Repeat the whole listing exactly as written.

--- Start INFORMATION PROVIDED ---

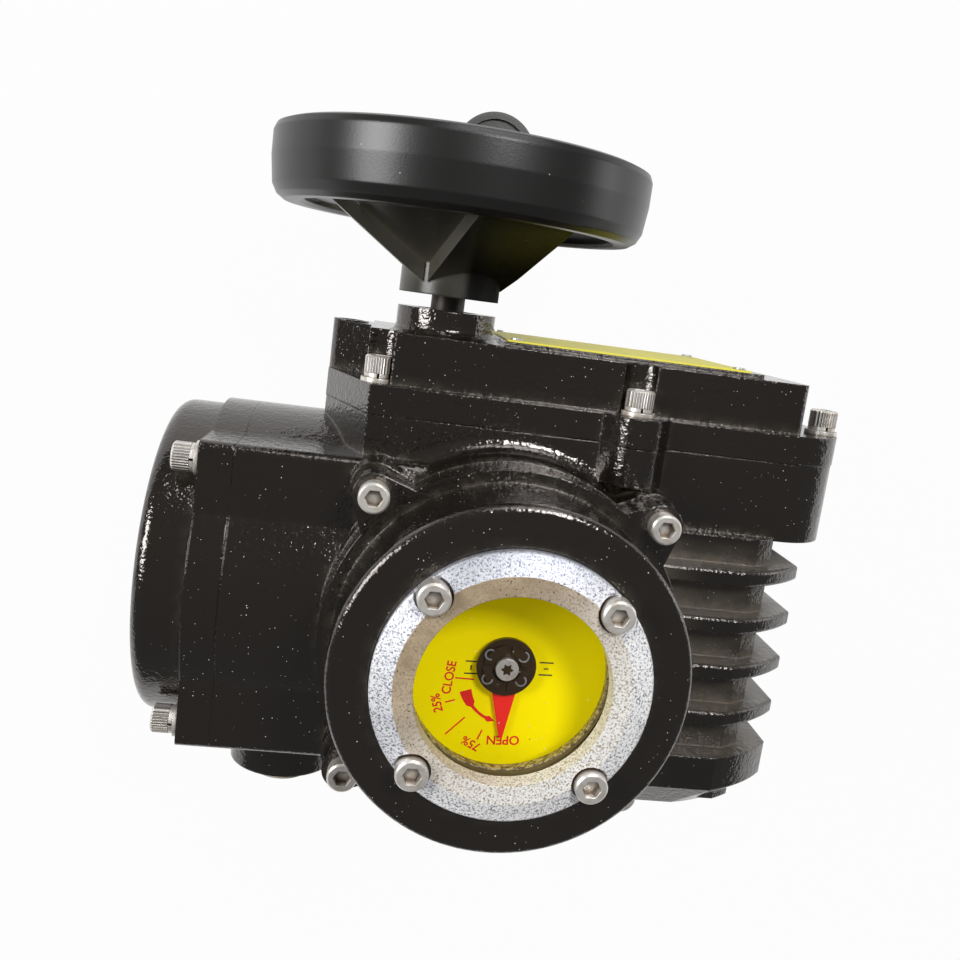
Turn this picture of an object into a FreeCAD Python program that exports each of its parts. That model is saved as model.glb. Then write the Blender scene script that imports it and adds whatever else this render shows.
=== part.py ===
import FreeCAD, Part
import math
import os

# Quarter-turn electric actuator, in millimetres.
# The origin is the middle of the mounting face, on the output axis. The dial looks towards +Z.

# Mounting foot
foot_radius = 46.0
foot_height = 8.0
spigot_radius = 27.5
spigot_depth = 3.0
mount_circle = 70.0
mount_hole_radius = 4.0
mount_hole_depth = 16.0
socket_width = 17.0
socket_depth = 20.0

# Worm and wheel, inside the column
worm_z = 90.0
worm_module = 1.5
worm_pitch_radius = 7.5
worm_turns = 8
wheel_teeth = 28
wheel_width = 14.0
wheel_bore = 13.0
wheel_clearance = 3.65
wheel_pitch = wheel_teeth * worm_module / 2
wheel_room = wheel_pitch + 0.9 * worm_module + wheel_clearance
worm_x = -(wheel_pitch + worm_pitch_radius)
worm_bearing_place = 31.0
bearing_width = 7.8

# Turret and dial cover
column_radius = 60.5
floor_above_worm = 26.0
dial_floor = worm_z + floor_above_worm
turret_depth = 13.0
seam_height = dial_floor + turret_depth
turret_wall = 8.5
lobe_place = column_radius - 13.69
lobe_radius = 7.0
housing_lobe_radius = 8.2
lobe_root_place = column_radius - 10.5
lobe_root_radius = 14.0
lobe_depth = 29.0
root_round = 5.5
cover_flange_step = 0.5
cover_flange_radius = column_radius - cover_flange_step
cover_flange_thick = 12.3
cover_flange_top = seam_height + cover_flange_thick
cover_radius = column_radius - 5.0
cover_height = 43.0
cover_top = seam_height + cover_height
cover_front_wall = 11.0
cover_edge_round = 2.5

# Window
ring_radius = 42.4
ring_flat_radius = 35.5
ring_open_radius = 29.57
ring_sink = 1.5
ring_bottom = cover_top - ring_sink
ring_edge_thick = 4.2
ring_thick = 6.7
ring_top = ring_bottom + ring_thick
ring_screw_place = 26.91
ring_head_sink = 3.2
ring_screw_seat = ring_top - ring_head_sink
glass_radius = 33.5
glass_thick = 4.4
gasket_thick = 1.6

# Dial
dial_radius = 40.0
dial_drop = 20.0
dial_height = cover_top - dial_drop
dial_thick = 1.5
pointer_length = 24.5
pointer_angle = 3.5
hub_disc_radius = 9.4
post_circle = 36.0
post_radius = 3.0

# Electrical compartment, a barrel along X
barrel_radius = 61.5
barrel_sink = 0.5
barrel_height = seam_height - barrel_radius - barrel_sink
barrel_seam = -93.5
barrel_end = -46.0
barrel_wall = 9.5
barrel_bore = barrel_radius - barrel_wall
cap_flange = 11.5
cap_step = 2.3
cap_radius = barrel_radius - cap_step
cap_length = 29.1
cap_end = barrel_seam - cap_length
cap_wall = 4.5
cap_screw_room = 6.9852
cap_screw_place = (cap_radius + cap_screw_room) / math.sqrt(2)
barrel_square = cap_screw_place + 7.2
entry_x = -71.0
entry_rise = 6.0
entry_z = barrel_height + entry_rise
entry_radius = 20.5
entry_length = 15.5
entry_bottom = -barrel_radius - entry_length
plug_radius = 10.2
plug_head = 6.0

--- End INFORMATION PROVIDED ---

# ANSWER TO THE EXERCISE
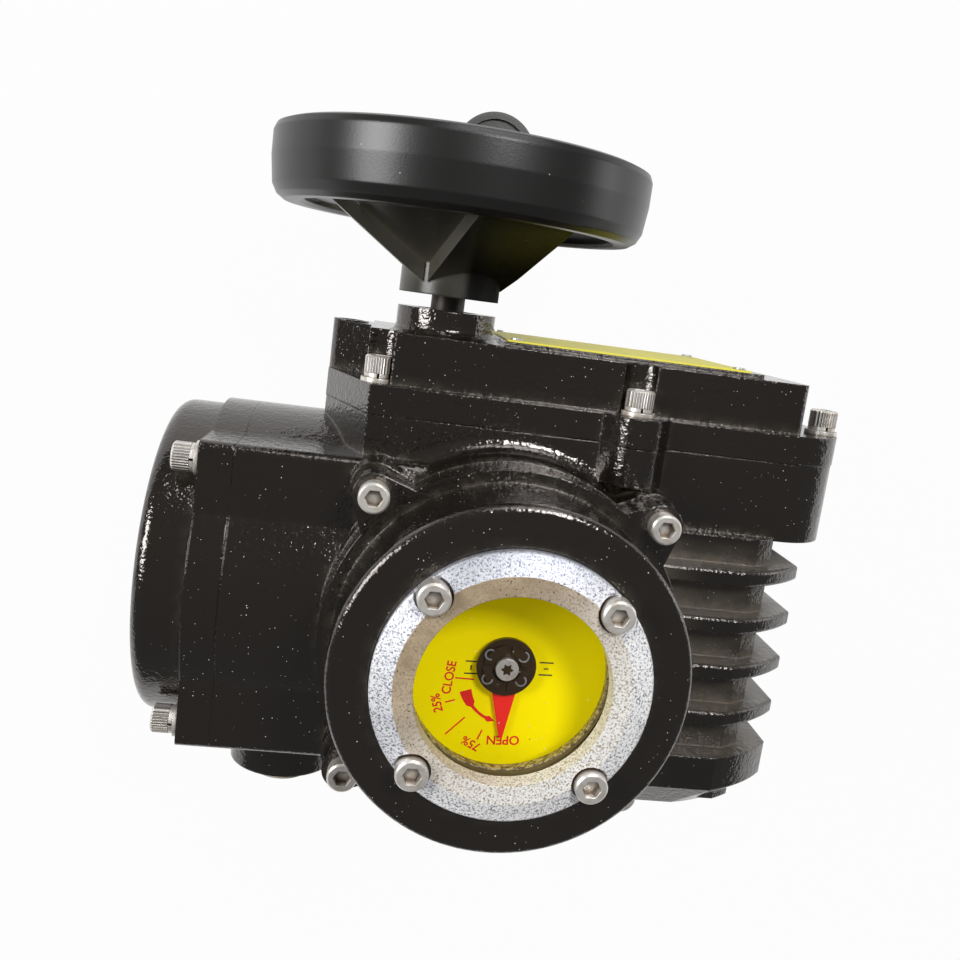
Turn this picture of an object into a FreeCAD Python program that exports each of its parts. That model is saved as model.glb. Then write the Blender scene script that imports it and adds whatever else this render shows.
=== part.py ===
import FreeCAD, Part
import math
import os

# Quarter-turn electric actuator, in millimetres.
# The origin is the middle of the mounting face, on the output axis. The dial looks towards +Z.

# Mounting foot
foot_radius = 46.0
foot_height = 8.0
spigot_radius = 27.5
spigot_depth = 3.0
mount_circle = 70.0
mount_hole_radius = 4.0
mount_hole_depth = 16.0
socket_width = 17.0
socket_depth = 20.0

# Worm and wheel, inside the column
worm_z = 90.0
worm_module = 1.5
worm_pitch_radius = 7.5
worm_turns = 8
wheel_teeth = 28
wheel_width = 14.0
wheel_bore = 13.0
wheel_clearance = 3.65
wheel_pitch = wheel_teeth * worm_module / 2
wheel_room = wheel_pitch + 0.9 * worm_module + wheel_clearance
worm_x = -(wheel_pitch + worm_pitch_radius)
worm_bearing_place = 31.0
bearing_width = 7.8

# Turret and dial cover
column_radius = 60.5
floor_above_worm = 26.0
dial_floor = worm_z + floor_above_worm
turret_depth = 13.0
seam_height = dial_floor + turret_depth
turret_wall = 8.5
lobe_place = column_radius - 13.69
lobe_radius = 7.0
housing_lobe_radius = 8.2
lobe_root_place = column_radius - 10.5
lobe_root_radius = 14.0
lobe_depth = 29.0
root_round = 5.5
cover_flange_step = 0.5
cover_flange_radius = column_radius - cover_flange_step
cover_flange_thick = 12.3
cover_flange_top = seam_height + cover_flange_thick
cover_radius = column_radius - 5.0
cover_height = 43.0
cover_top = seam_height + cover_height
cover_front_wall = 11.0
cover_edge_round = 2.5

# Window
ring_radius = 42.4
ring_flat_radius = 35.5
ring_open_radius = 29.57
ring_sink = 1.5
ring_bottom = cover_top - ring_sink
ring_edge_thick = 4.2
ring_thick = 6.7
ring_top = ring_bottom + ring_thick
ring_screw_place = 26.91
ring_head_sink = 3.2
ring_screw_seat = ring_top - ring_head_sink
glass_radius = 33.5
glass_thick = 4.4
gasket_thick = 1.6

# Dial
dial_radius = 40.0
dial_drop = 20.0
dial_height = cover_top - dial_drop
dial_thick = 1.5
pointer_length = 24.5
pointer_angle = 3.5
hub_disc_radius = 9.4
post_circle = 36.0
post_radius = 3.0

# Electrical compartment, a barrel along X
barrel_radius = 61.5
barrel_sink = 0.5
barrel_height = seam_height - barrel_radius - barrel_sink
barrel_seam = -93.5
barrel_end = -46.0
barrel_wall = 9.5
barrel_bore = barrel_radius - barrel_wall
cap_flange = 11.5
cap_step = 2.3
cap_radius = barrel_radius - cap_step
cap_length = 29.1
cap_end = barrel_seam - cap_length
cap_wall = 4.5
cap_screw_room = 6.9852
cap_screw_place = (cap_radius + cap_screw_room) / math.sqrt(2)
barrel_square = cap_screw_place + 7.2
entry_x = -71.0
entry_rise = 6.0
entry_z = barrel_height + entry_rise
entry_radius = 20.5
entry_length = 15.5
entry_bottom = -barrel_radius - entry_length
plug_radius = 10.2
plug_head = 6.0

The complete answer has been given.